* _WHAT IS NEEDED_: Copy exactly the lines from the one containing "What build123d script builds the parts of this object? That" to the one containing "tie_height = 47", both lines included, and nothing else.

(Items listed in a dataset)
┌────────

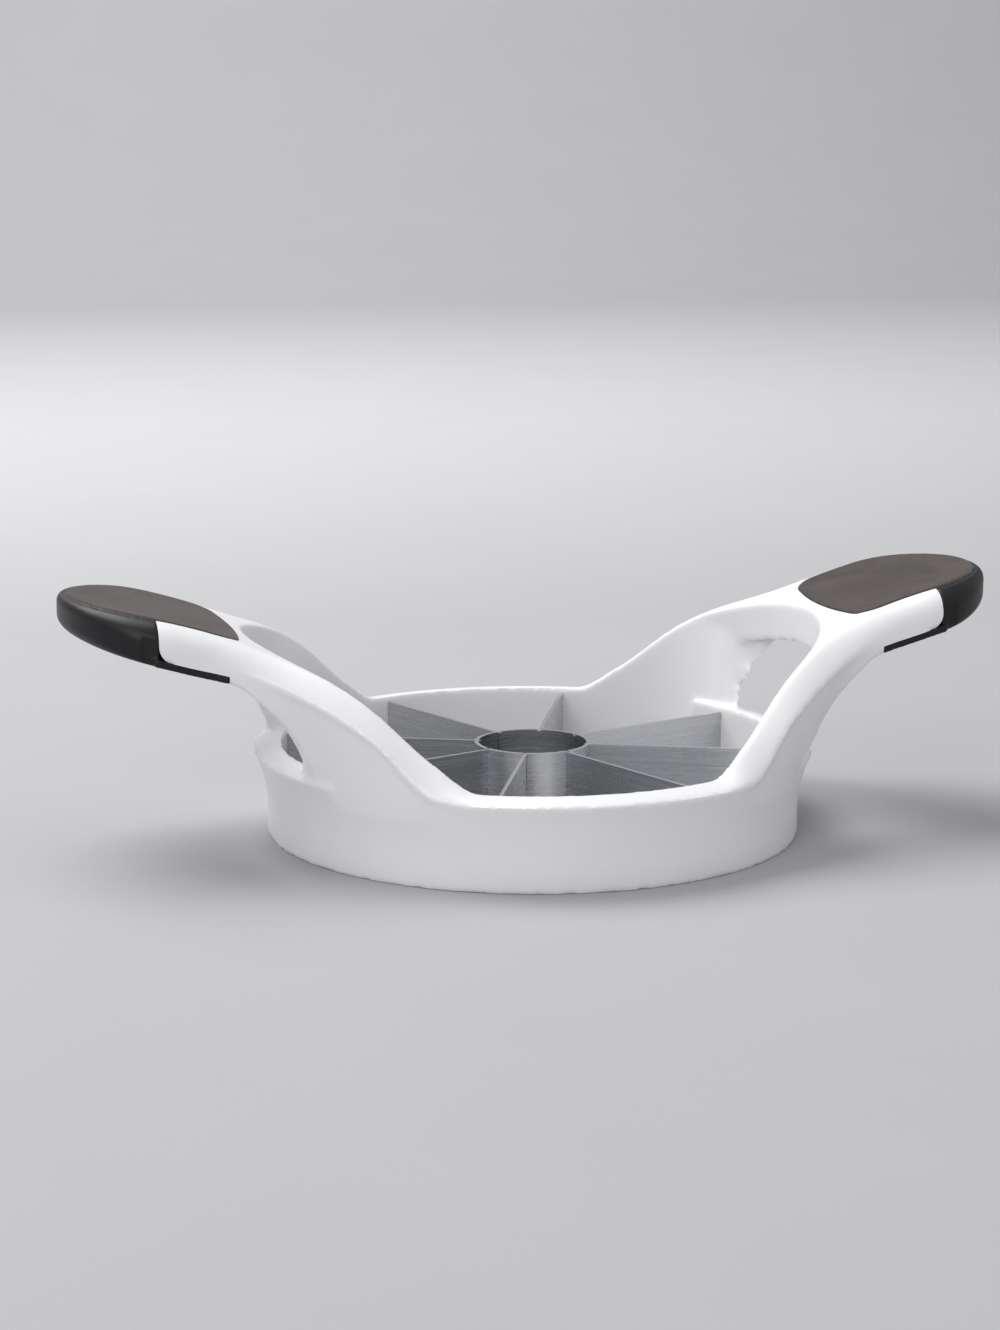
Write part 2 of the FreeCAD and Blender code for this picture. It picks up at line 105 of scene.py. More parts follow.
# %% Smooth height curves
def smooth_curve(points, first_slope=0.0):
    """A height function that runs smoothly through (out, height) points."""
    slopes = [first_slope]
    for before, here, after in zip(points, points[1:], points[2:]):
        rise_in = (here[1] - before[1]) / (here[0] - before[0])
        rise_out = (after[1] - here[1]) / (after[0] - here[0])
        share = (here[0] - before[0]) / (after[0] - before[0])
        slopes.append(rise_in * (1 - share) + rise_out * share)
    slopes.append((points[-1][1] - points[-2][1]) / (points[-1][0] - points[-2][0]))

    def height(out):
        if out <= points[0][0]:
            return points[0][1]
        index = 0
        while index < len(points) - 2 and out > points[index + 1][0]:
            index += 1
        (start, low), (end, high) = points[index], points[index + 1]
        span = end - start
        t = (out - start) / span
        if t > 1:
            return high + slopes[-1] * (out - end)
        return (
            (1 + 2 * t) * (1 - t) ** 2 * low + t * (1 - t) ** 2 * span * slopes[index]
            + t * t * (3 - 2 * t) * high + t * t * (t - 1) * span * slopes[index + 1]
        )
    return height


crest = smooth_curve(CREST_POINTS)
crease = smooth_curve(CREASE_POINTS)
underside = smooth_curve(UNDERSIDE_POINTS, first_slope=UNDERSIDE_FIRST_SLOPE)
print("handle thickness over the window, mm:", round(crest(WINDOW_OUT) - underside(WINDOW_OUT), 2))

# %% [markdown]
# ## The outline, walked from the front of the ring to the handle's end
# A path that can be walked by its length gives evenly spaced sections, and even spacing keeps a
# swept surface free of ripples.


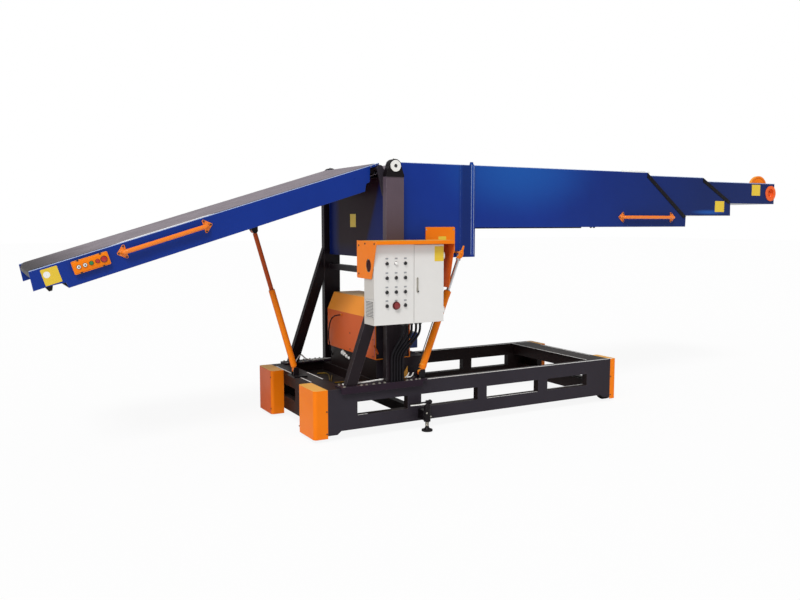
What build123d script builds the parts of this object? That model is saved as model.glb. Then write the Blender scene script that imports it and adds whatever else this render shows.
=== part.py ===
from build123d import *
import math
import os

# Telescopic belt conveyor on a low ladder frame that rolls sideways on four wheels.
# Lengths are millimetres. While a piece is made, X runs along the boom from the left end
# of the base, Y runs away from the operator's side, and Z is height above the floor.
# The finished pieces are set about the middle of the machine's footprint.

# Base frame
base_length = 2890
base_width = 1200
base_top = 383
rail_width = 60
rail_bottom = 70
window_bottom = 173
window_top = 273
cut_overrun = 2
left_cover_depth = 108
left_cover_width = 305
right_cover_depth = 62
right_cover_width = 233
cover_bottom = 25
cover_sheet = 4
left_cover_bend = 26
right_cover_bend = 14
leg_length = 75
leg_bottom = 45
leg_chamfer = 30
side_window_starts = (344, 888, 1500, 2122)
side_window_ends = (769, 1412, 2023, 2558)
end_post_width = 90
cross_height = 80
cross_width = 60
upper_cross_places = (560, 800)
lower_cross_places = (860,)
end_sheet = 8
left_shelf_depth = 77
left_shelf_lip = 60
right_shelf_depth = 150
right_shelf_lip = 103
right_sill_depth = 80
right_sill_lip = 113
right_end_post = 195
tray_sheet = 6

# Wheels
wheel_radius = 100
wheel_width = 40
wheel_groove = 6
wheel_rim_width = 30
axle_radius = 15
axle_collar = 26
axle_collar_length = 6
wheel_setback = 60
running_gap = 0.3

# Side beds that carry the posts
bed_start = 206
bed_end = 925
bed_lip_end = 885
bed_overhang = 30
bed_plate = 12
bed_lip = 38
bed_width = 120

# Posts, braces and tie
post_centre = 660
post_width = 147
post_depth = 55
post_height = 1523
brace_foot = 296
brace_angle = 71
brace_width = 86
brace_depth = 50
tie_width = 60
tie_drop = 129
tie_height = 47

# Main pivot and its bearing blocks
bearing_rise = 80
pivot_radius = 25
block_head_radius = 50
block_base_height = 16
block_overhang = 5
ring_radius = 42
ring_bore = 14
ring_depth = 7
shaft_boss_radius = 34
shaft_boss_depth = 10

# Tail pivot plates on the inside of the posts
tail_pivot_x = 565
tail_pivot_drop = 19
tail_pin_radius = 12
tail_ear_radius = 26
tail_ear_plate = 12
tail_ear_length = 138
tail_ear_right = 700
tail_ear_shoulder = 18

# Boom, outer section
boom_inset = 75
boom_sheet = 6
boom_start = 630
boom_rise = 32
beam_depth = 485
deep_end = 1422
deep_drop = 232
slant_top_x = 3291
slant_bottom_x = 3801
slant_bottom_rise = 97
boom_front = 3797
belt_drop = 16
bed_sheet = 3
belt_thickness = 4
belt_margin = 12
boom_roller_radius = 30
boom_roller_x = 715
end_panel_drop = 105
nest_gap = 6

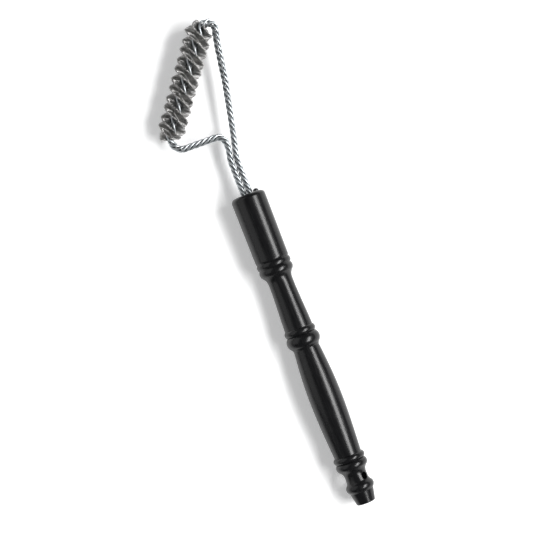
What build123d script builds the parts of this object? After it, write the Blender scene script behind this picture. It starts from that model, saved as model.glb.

└────────

* _PROBLEM SOLUTION_:
What build123d script builds the parts of this object? That model is saved as model.glb. Then write the Blender scene script that imports it and adds whatever else this render shows.
=== part.py ===
from build123d import *
import math
import os

# Telescopic belt conveyor on a low ladder frame that rolls sideways on four wheels.
# Lengths are millimetres. While a piece is made, X runs along the boom from the left end
# of the base, Y runs away from the operator's side, and Z is height above the floor.
# The finished pieces are set about the middle of the machine's footprint.

# Base frame
base_length = 2890
base_width = 1200
base_top = 383
rail_width = 60
rail_bottom = 70
window_bottom = 173
window_top = 273
cut_overrun = 2
left_cover_depth = 108
left_cover_width = 305
right_cover_depth = 62
right_cover_width = 233
cover_bottom = 25
cover_sheet = 4
left_cover_bend = 26
right_cover_bend = 14
leg_length = 75
leg_bottom = 45
leg_chamfer = 30
side_window_starts = (344, 888, 1500, 2122)
side_window_ends = (769, 1412, 2023, 2558)
end_post_width = 90
cross_height = 80
cross_width = 60
upper_cross_places = (560, 800)
lower_cross_places = (860,)
end_sheet = 8
left_shelf_depth = 77
left_shelf_lip = 60
right_shelf_depth = 150
right_shelf_lip = 103
right_sill_depth = 80
right_sill_lip = 113
right_end_post = 195
tray_sheet = 6

# Wheels
wheel_radius = 100
wheel_width = 40
wheel_groove = 6
wheel_rim_width = 30
axle_radius = 15
axle_collar = 26
axle_collar_length = 6
wheel_setback = 60
running_gap = 0.3

# Side beds that carry the posts
bed_start = 206
bed_end = 925
bed_lip_end = 885
bed_overhang = 30
bed_plate = 12
bed_lip = 38
bed_width = 120

# Posts, braces and tie
post_centre = 660
post_width = 147
post_depth = 55
post_height = 1523
brace_foot = 296
brace_angle = 71
brace_width = 86
brace_depth = 50
tie_width = 60
tie_drop = 129
tie_height = 47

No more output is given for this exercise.